Владимир Григорьевич сел, а Юрий Анатольевич вышел из кабинетика, осторожно притворив за собой дверь.
— Скажите, пожалуйста, как вас зовут, — скомандовала дама со старомодным шиньоном.
— Вы как следователь, — улыбнулся Владимир Григорьевич.
— Я врач, а не следователь, — терпеливо объяснила Жоржетта Ивановна.
— Да, да, я понимаю, прошу прощения, я не хотел обидеть вас.
— А я не обиделась. Слушаю вас.
— А… да, извольте: Харин Владимир Григорьевич.
— Когда вы родились?
— В тысяча девятьсот восьмом году, увы…
— Почему вы говорите «увы»?
— Хотя бы потому, что старость — не радость.
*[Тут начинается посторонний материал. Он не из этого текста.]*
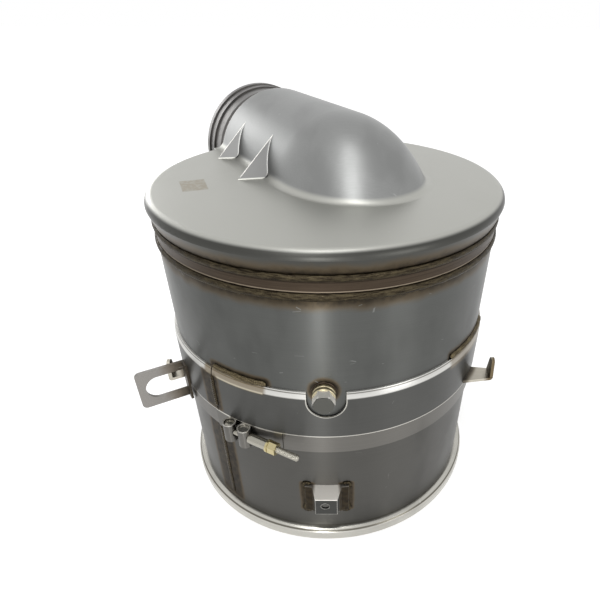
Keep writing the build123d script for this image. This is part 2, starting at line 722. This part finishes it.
def catalyst_can():
    """The inner can, with a lip at its outlet end that the brick stands on."""
    tube = ring(CAN_IN_R, CAN_R, CAN_BOTTOM_Z, JOINT_Z - GASKET_T / 2 - CAN_TOP_GAP)
    return tube + ring(CAN_IN_R - CAN_LIP, CAN_R, BRICK_Z - CAN_WALL, BRICK_Z)


def support_mat():
    """The fibre mat that holds the brick in its can."""
    return ring(BRICK_R, CAN_IN_R, BRICK_Z + MAT_INSET, BRICK_Z + BRICK_H - MAT_INSET)


def catalyst_brick():
    """The round ceramic brick; its fine cells aren't cut."""
    return disc(BRICK_R, BRICK_Z, BRICK_Z + BRICK_H)


def lower_insulation():
    """Fibre between the can and the lower barrel."""
    bottom = OUTLET_SHOULDER_Z + OUTLET_SPIGOT_H
    return ring(CAN_R, BARREL_IN_R, bottom, LOWER_TOP_Z - JOINT_SPIGOT_H - INSULATION_INSET)


def outlet_flange():
    """The flange at the bottom: a rounded lip outside, a seat for the barrel and the can inside."""
    spigot = OUTLET_SHOULDER_Z + OUTLET_SPIGOT_H
    seat_r = BARREL_R + BARREL_WALL
    bulge_r = OUTLET_LIP_R - OUTLET_BULGE * (OUTLET_LIP_R - seat_r)
    bulge_z = OUTLET_SHOULDER_Z - OUTLET_BULGE * (OUTLET_SHOULDER_Z - OUTLET_LIP_H)
    low = [
        (seat_r, OUTLET_SHOULDER_Z),
        (BARREL_IN_R, OUTLET_SHOULDER_Z),
        (BARREL_IN_R, spigot),
        (CAN_R, spigot),
        (CAN_R, CAN_BOTTOM_Z),
        (OUTLET_BORE_R, CAN_BOTTOM_Z - (OUTLET_BORE_R - CAN_R)),
        (OUTLET_BORE_R, 0),
        (OUTLET_FACE_R, 0),
        (OUTLET_LIP_R, OUTLET_LIP_CHAMFER),
        (OUTLET_LIP_R, OUTLET_LIP_H),
    ]
    return lathe(Polyline(low), ThreePointArc(low[-1], (bulge_r, bulge_z), low[0]))


def bracket_prism(inset, bottom, top):
    """The bracket's hollow or solid body in plan: wide at the barrel, narrow at the front."""
    front_y = -(BARREL_R + BRACKET_REACH) + inset
    front = BRACKET_FRONT_W / 2 - inset
    root = BRACKET_ROOT_W / 2 - inset
    flare = (root - front) / BRACKET_REACH
    back_y = -BARREL_R + BRACKET_REACH
    back = root + flare * BRACKET_REACH
    plan = Polyline((front, front_y), (back, back_y), (-back, back_y), (-front, front_y), close=True)
    return Pos(BRACKET_X, 0, bottom) * extrude(make_face(plan), top - bottom)


def lower_bracket():
    """The folded hat bracket low on the front, with a hole in its face."""
    low = BRACKET_TOP_Z - BRACKET_SIDE_H
    half = BRACKET_ROOT_W / 2 + BRACKET_FLANGE_W
    flanges = ring(BARREL_R, BARREL_R + BRACKET_T, low, BRACKET_TOP_Z)
    flanges = flanges & block(BRACKET_X - half, BRACKET_X + half, -WIDE, 0, low, BRACKET_TOP_Z)
    body = bracket_prism(0, low, BRACKET_TOP_Z) + flanges
    body = body - bracket_prism(BRACKET_T, low - 1, BRACKET_TOP_Z - BRACKET_T)
    front_y = -(BARREL_R + BRACKET_REACH)
    front_low = BRACKET_TOP_Z - BRACKET_FRONT_H
    foot_y = -BARREL_R - BRACKET_T
    front = [(front_y - 1, low - 1), (front_y - 1, front_low), (front_y + BRACKET_T, front_low)]
    under = Polyline(front + [(foot_y, low), (foot_y, low - 1)], close=True)
    ramp = extrude(Plane.YZ * make_face(under), amount=half + abs(BRACKET_X), both=True)
    hole_z = BRACKET_TOP_Z - BRACKET_HOLE_DROP
    hole = Pos(BRACKET_HOLE_X, front_y, hole_z) * Rot(90, 0, 0) * Cylinder(BRACKET_HOLE_R, BRACKET_REACH)
    return body - ramp - hole - disc(BARREL_R, 0, TALL)


def bracket_welds():
    """A bead round the outer edge of each of the bracket's flanges."""
    bracket = lower_bracket()
    low = BRACKET_TOP_Z - BRACKET_SIDE_H
    edge = BRACKET_ROOT_W / 2 + BRACKET_FLANGE_W
    beads = []
    for side in (-1, 1):
        x = BRACKET_X + side * edge
        outer = chord_deg(x, BARREL_R)
        inner = chord_deg(x - side * BRACKET_FLANGE_W, BARREL_R)
        bead = vertical_rod(BRACKET_BEAD_R, x, -math.sqrt(BARREL_R ** 2 - x ** 2), low, BRACKET_TOP_Z)
        start, end = sorted((inner, outer))
        for z in (low, BRACKET_TOP_Z):
            section = Pos(BARREL_R, z) * CenterArc((0, 0), BRACKET_BEAD_R, 0, 360)
            bead = bead + sector([section], start, end)
            bead = bead + Pos(x, -math.sqrt(BARREL_R ** 2 - x ** 2), z) * Sphere(BRACKET_BEAD_R)
        beads.append(bead - disc(BARREL_R, 0, TALL) - bracket)
    return Compound([bead.solid() for bead in beads])


def left_lug():
    """The slotted lifting lug: an upright plate along a radius, with its foot on the band."""
    low = LUG_TOP_Z - LUG_H
    end = BAND_R + LUG_REACH
    half = LUG_T / 2
    plate = block(-half, half, -end, -BAND_R + half, low, LUG_TOP_Z)
    corners = plate.edges().filter_by(Axis.X).sort_by(Axis.Y)[:2]
    plate = fillet(corners, LUG_CORNER_R)
    slot_r = LUG_SLOT_H / 2
    slot_z = LUG_TOP_Z - LUG_H / 2
    round_y = -(end - LUG_RIM - slot_r)
    slot = block(-LUG_T, LUG_T, round_y, -BAND_R - LUG_FOOT_T, slot_z - slot_r, slot_z + slot_r)
    slot = slot + Pos(0, round_y, slot_z) * Rot(0, 90, 0) * Cylinder(slot_r, 2 * LUG_T)
    foot_r = BAND_R + LUG_FOOT_T
    foot = outline([(BAND_R, low), (foot_r, low), (foot_r, LUG_TOP_Z), (BAND_R, LUG_TOP_Z)])
    lug = plate - slot - disc(BAND_R, 0, TALL) + sector([foot], -chord_deg(half, BAND_R), LUG_FOOT_DEG)
    return at_azimuth(lug, LUG_AZ)


def hook(reach):
    """The right hook: a tapered shelf straight out to the side, its end bent up into a lip."""
    turn = math.radians(HOOK_AZ)
    root_x = BAND_R * math.sin(turn)
    middle = -BAND_R * math.cos(turn)
    end = root_x + reach
    low = HOOK_SHELF_Z - HOOK_T
    lip = HOOK_LIP_W / 2
    root = HOOK_ROOT_W / 2
    inner_x = root_x - reach
    inner = 2 * root - lip
    right = [(inner_x, middle - inner), (end, middle - lip)]
    plan = right + [(end, middle + lip), (inner_x, middle + inner)]
    shelf = Pos(0, 0, low) * extrude(make_face(Polyline(plan, close=True)), HOOK_T)
    tip_z = HOOK_SHELF_Z + HOOK_LIP_H - HOOK_TIP_R
    half = [(lip, low), (lip, HOOK_SHELF_Z), (HOOK_TIP_R, tip_z)]
    cheek = [(middle + y, z) for y, z in half] + [(middle - y, z) for y, z in reversed(half)]
    lip_face = make_face(Polyline(cheek, close=True)) + Pos(middle, tip_z) * Circle(HOOK_TIP_R)
    bent = shelf + Pos(end - HOOK_T, 0, 0) * extrude(Plane.YZ * lip_face, HOOK_T)
    corner = bent.edges().filter_by(Axis.Y).sort_by(lambda e: e.center().Z - e.center().X)[0]
    return fillet(corner, HOOK_T) - disc(BAND_R, 0, TALL)


def left_hook():
    """The shorter hook on the left, cut back at the rear face of the lug in front of it."""
    whole = at_azimuth(mirror(hook(HOOK_REACH_LEFT), about=Plane.YZ), U_AZ)
    lug_room = block(-LUG_T / 2 - HOOK_LUG_GAP, WIDE, -WIDE, 0, 0, TALL)
    return whole - at_azimuth(lug_room, LUG_AZ)


def right_hook():
    """The longer hook on the right."""
    return at_azimuth(hook(HOOK_REACH_RIGHT), U_AZ)


PARTS = [
    inlet_cover, inlet_neck, inlet_flange, closing_ring, cover_weld_upper, cover_weld_lower,
    upper_barrel, inlet_liner, upper_insulation, flow_plate, sensor_boss, sealing_washers, port_plug,
    joint_band, band_seam_weld, band_edge_welds, upper_joint_flange, lower_joint_flange, joint_gasket,
    clamp_segments, clamp_strap, clamp_t_bolt, clamp_trunnion, clamp_spacer, clamp_nut,
    lower_barrel, lower_seam_weld, catalyst_can, support_mat, catalyst_brick, lower_insulation,
    outlet_flange, lower_bracket, bracket_welds, left_lug, left_hook, right_hook,
]

os.makedirs("parts", exist_ok=True)
for make in PARTS:
    export_step(make(), f"parts/{make.__name__}.step")
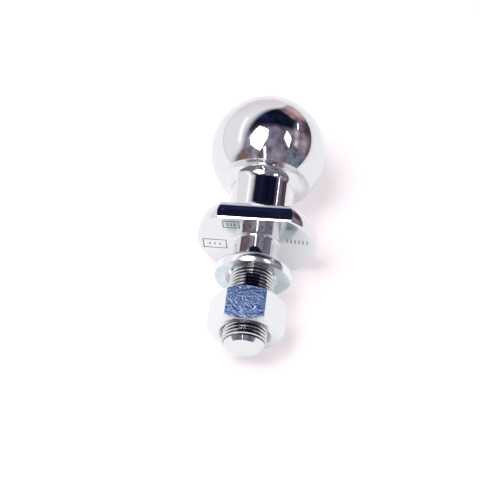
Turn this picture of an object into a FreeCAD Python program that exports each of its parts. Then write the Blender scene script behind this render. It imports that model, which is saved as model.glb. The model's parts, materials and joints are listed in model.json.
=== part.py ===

— Понимаю. А вы считаете себя стариком?
— Не думаю, чтобы это имело значение, что я считаю. Даже если бы я считал себя птенчиком, все равно семьдесят восемь лет — возраст почтенный. У Чехова, Бунина, Достоевского я не раз встречал фразы: дверь отворилась, и в комнату вошел старичок лет пятидесяти. Отворилась или затворилась — не так уж важно. Представляете — старичок лет пятидесяти. А тут — семьдесят восемь. Так что, выбор, Жоржетта Ивановна, невелик.
— Вы сказали «птенчик». Вы считаете себя птенчиком?
— Я сказал, по-моему, если бы я считал себя птенчиком?
— А вы себя им считаете?
Владимир Григорьевич внимательно посмотрел на врачиху. Была она ему неприятна и дурацкими своими вопросами, и какой-то агрессивной настырностью. Комплекс неполноценности у нее, что ли, подумал он. С такой внешностью, впрочем, немудрено. Но цапаться с нею не хотелось. Чувствовал он себя сегодня с утра каким-то просветленным, успокоенным. Именно успокоенным, а не просто спокойным. Хорошее словечко, подумал он по старой писательской привычке, успокоенный.